> [Directive]:
The listing below should be copied in full, word for word.

> [Data extract]:

● ● ● ● ● ● ●

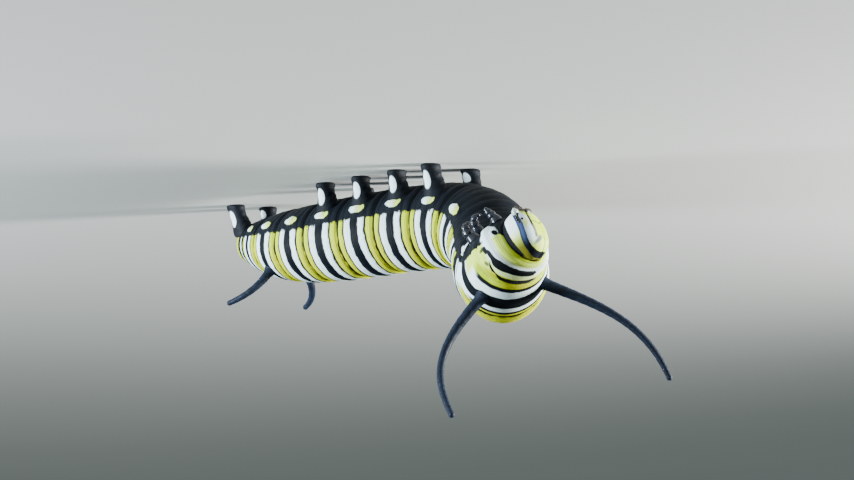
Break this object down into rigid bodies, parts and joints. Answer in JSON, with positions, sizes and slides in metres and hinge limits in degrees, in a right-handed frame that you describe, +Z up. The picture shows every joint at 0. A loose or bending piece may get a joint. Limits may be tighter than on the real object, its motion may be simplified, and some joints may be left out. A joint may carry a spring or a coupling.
{
  "type": "monarch larva",
  "caption": "Life-size banded larva at rest on its prolegs, front raised and turned aside, with long soft feelers at both ends",
  "frame": {"origin": "middle of the bounding box in plan, on the floor that the soles rest on", "axes": "+Z up; the rear half of the body lies along X with the head end towards +X, and +Y is the animal's left there"},
  "size_m": [0.0392, 0.0146, 0.0198],
  "materials": {
    "head": "hard, glossy horn banded black and pale yellow",
    "antenna_left": "hard, glossy horn banded black and pale yellow",
    "antenna_right": "hard, glossy horn banded black and pale yellow",
    "abdomen_10": "soft, thin, slightly shiny skin banded black, white and yellow",
    "abdomen_9": "soft, thin, slightly shiny skin banded black, white and yellow",
    "abdomen_8": "soft, thin, slightly shiny skin banded black, white and yellow",
    "abdomen_7": "soft, thin, slightly shiny skin banded black, white and yellow",
    "abdomen_6": "soft, thin, slightly shiny skin banded black, white and yellow",
    "abdomen_5": "soft, thin, slightly shiny skin banded black, white and yellow",
    "abdomen_4": "soft, thin, slightly shiny skin banded black, white and yellow",
    "abdomen_3": "soft, thin, slightly shiny skin banded black, white and yellow",
    "abdomen_2": "soft, thin, slightly shiny skin banded black, white and yellow",
    "abdomen_1": "soft, thin, slightly shiny skin banded black, white and yellow",
    "thorax_3": "soft, thin, slightly shiny skin banded black, white and yellow",
    "thorax_2": "soft, thin, slightly shiny skin banded black, white and yellow",
    "thorax_1": "soft, thin, slightly shiny skin banded black, white and yellow",
    "leg_1_left": "hard, glossy black horn",
    "leg_1_right": "hard, glossy black horn",
    "leg_2_left": "hard, glossy black horn",
    "leg_2_right": "hard, glossy black horn",
    "leg_3_left": "hard, glossy black horn",
    "leg_3_right": "hard, glossy black horn",
    "proleg_3_left": "soft black skin with a pale patch",
    "proleg_3_right": "soft black skin with a pale patch",
    "proleg_4_left": "soft black skin with a pale patch",
    "proleg_4_right": "soft black skin with a pale patch",
    "proleg_5_left": "soft black skin with a pale patch",
    "proleg_5_right": "soft black skin with a pale patch",
    "proleg_6_left": "soft black skin with a pale patch",
    "proleg_6_right": "soft black skin with a pale patch",
    "anal_proleg_left": "soft black skin with a pale patch",
    "anal_proleg_right": "soft black skin with a pale patch",
    "front_tentacle_left_base": "soft black skin with a blue-grey sheen",
    "front_tentacle_left_tip": "soft black skin with a blue-grey sheen",
    "front_tentacle_right_base": "soft black skin with a blue-grey sheen",
    "front_tentacle_right_tip": "soft black skin with a blue-grey sheen",
    "rear_tentacle_left": "soft black skin with a blue-grey sheen",
    "rear_tentacle_right": "soft black skin with a blue-grey sheen"
  },
  "bodies": {
    "root": {"head": "head", "antenna_left": "antenna_left", "antenna_right": "antenna_right", "abdomen_10": "abdomen_10", "abdomen_9": "abdomen_9", "abdomen_8": "abdomen_8", "abdomen_7": "abdomen_7", "abdomen_6": "abdomen_6", "abdomen_5": "abdomen_5", "abdomen_4": "abdomen_4", "abdomen_3": "abdomen_3", "abdomen_2": "abdomen_2", "abdomen_1": "abdomen_1", "thorax_3": "thorax_3", "thorax_2": "thorax_2", "thorax_1": "thorax_1", "leg_1_left": "leg_1_left", "leg_1_right": "leg_1_right", "leg_2_left": "leg_2_left", "leg_2_right": "leg_2_right", "leg_3_left": "leg_3_left", "leg_3_right": "leg_3_right", "proleg_3_left": "proleg_3_left", "proleg_3_right": "proleg_3_right", "proleg_4_left": "proleg_4_left", "proleg_4_right": "proleg_4_right", "proleg_5_left": "proleg_5_left", "proleg_5_right": "proleg_5_right", "proleg_6_left": "proleg_6_left", "proleg_6_right": "proleg_6_right", "anal_proleg_left": "anal_proleg_left", "anal_proleg_right": "anal_proleg_right", "front_tentacle_left_base": "front_tentacle_left_base", "front_tentacle_left_tip": "front_tentacle_left_tip", "front_tentacle_right_base": "front_tentacle_right_base", "front_tentacle_right_tip": "front_tentacle_right_tip", "rear_tentacle_left": "rear_tentacle_left", "rear_tentacle_right": "rear_tentacle_right"}
  },
  "joints": []
}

● ● ● ● ● ● ●

> [Solution to the problem]:
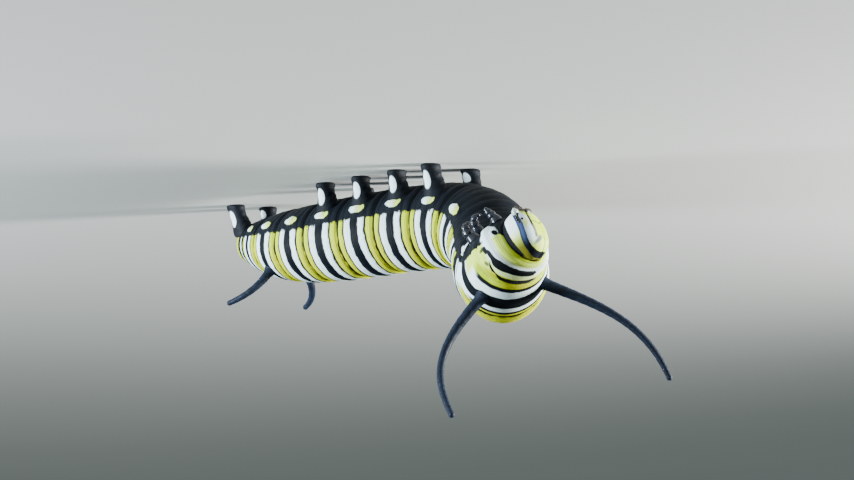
Break this object down into rigid bodies, parts and joints. Answer in JSON, with positions, sizes and slides in metres and hinge limits in degrees, in a right-handed frame that you describe, +Z up. The picture shows every joint at 0. A loose or bending piece may get a joint. Limits may be tighter than on the real object, its motion may be simplified, and some joints may be left out. A joint may carry a spring or a coupling.
{
  "type": "monarch larva",
  "caption": "Life-size banded larva at rest on its prolegs, front raised and turned aside, with long soft feelers at both ends",
  "frame": {"origin": "middle of the bounding box in plan, on the floor that the soles rest on", "axes": "+Z up; the rear half of the body lies along X with the head end towards +X, and +Y is the animal's left there"},
  "size_m": [0.0392, 0.0146, 0.0198],
  "materials": {
    "head": "hard, glossy horn banded black and pale yellow",
    "antenna_left": "hard, glossy horn banded black and pale yellow",
    "antenna_right": "hard, glossy horn banded black and pale yellow",
    "abdomen_10": "soft, thin, slightly shiny skin banded black, white and yellow",
    "abdomen_9": "soft, thin, slightly shiny skin banded black, white and yellow",
    "abdomen_8": "soft, thin, slightly shiny skin banded black, white and yellow",
    "abdomen_7": "soft, thin, slightly shiny skin banded black, white and yellow",
    "abdomen_6": "soft, thin, slightly shiny skin banded black, white and yellow",
    "abdomen_5": "soft, thin, slightly shiny skin banded black, white and yellow",
    "abdomen_4": "soft, thin, slightly shiny skin banded black, white and yellow",
    "abdomen_3": "soft, thin, slightly shiny skin banded black, white and yellow",
    "abdomen_2": "soft, thin, slightly shiny skin banded black, white and yellow",
    "abdomen_1": "soft, thin, slightly shiny skin banded black, white and yellow",
    "thorax_3": "soft, thin, slightly shiny skin banded black, white and yellow",
    "thorax_2": "soft, thin, slightly shiny skin banded black, white and yellow",
    "thorax_1": "soft, thin, slightly shiny skin banded black, white and yellow",
    "leg_1_left": "hard, glossy black horn",
    "leg_1_right": "hard, glossy black horn",
    "leg_2_left": "hard, glossy black horn",
    "leg_2_right": "hard, glossy black horn",
    "leg_3_left": "hard, glossy black horn",
    "leg_3_right": "hard, glossy black horn",
    "proleg_3_left": "soft black skin with a pale patch",
    "proleg_3_right": "soft black skin with a pale patch",
    "proleg_4_left": "soft black skin with a pale patch",
    "proleg_4_right": "soft black skin with a pale patch",
    "proleg_5_left": "soft black skin with a pale patch",
    "proleg_5_right": "soft black skin with a pale patch",
    "proleg_6_left": "soft black skin with a pale patch",
    "proleg_6_right": "soft black skin with a pale patch",
    "anal_proleg_left": "soft black skin with a pale patch",
    "anal_proleg_right": "soft black skin with a pale patch",
    "front_tentacle_left_base": "soft black skin with a blue-grey sheen",
    "front_tentacle_left_tip": "soft black skin with a blue-grey sheen",
    "front_tentacle_right_base": "soft black skin with a blue-grey sheen",
    "front_tentacle_right_tip": "soft black skin with a blue-grey sheen",
    "rear_tentacle_left": "soft black skin with a blue-grey sheen",
    "rear_tentacle_right": "soft black skin with a blue-grey sheen"
  },
  "bodies": {
    "root": {"head": "head", "antenna_left": "antenna_left", "antenna_right": "antenna_right", "abdomen_10": "abdomen_10", "abdomen_9": "abdomen_9", "abdomen_8": "abdomen_8", "abdomen_7": "abdomen_7", "abdomen_6": "abdomen_6", "abdomen_5": "abdomen_5", "abdomen_4": "abdomen_4", "abdomen_3": "abdomen_3", "abdomen_2": "abdomen_2", "abdomen_1": "abdomen_1", "thorax_3": "thorax_3", "thorax_2": "thorax_2", "thorax_1": "thorax_1", "leg_1_left": "leg_1_left", "leg_1_right": "leg_1_right", "leg_2_left": "leg_2_left", "leg_2_right": "leg_2_right", "leg_3_left": "leg_3_left", "leg_3_right": "leg_3_right", "proleg_3_left": "proleg_3_left", "proleg_3_right": "proleg_3_right", "proleg_4_left": "proleg_4_left", "proleg_4_right": "proleg_4_right", "proleg_5_left": "proleg_5_left", "proleg_5_right": "proleg_5_right", "proleg_6_left": "proleg_6_left", "proleg_6_right": "proleg_6_right", "anal_proleg_left": "anal_proleg_left", "anal_proleg_right": "anal_proleg_right", "front_tentacle_left_base": "front_tentacle_left_base", "front_tentacle_left_tip": "front_tentacle_left_tip", "front_tentacle_right_base": "front_tentacle_right_base", "front_tentacle_right_tip": "front_tentacle_right_tip", "rear_tentacle_left": "rear_tentacle_left", "rear_tentacle_right": "rear_tentacle_right"}
  },
  "joints": []
}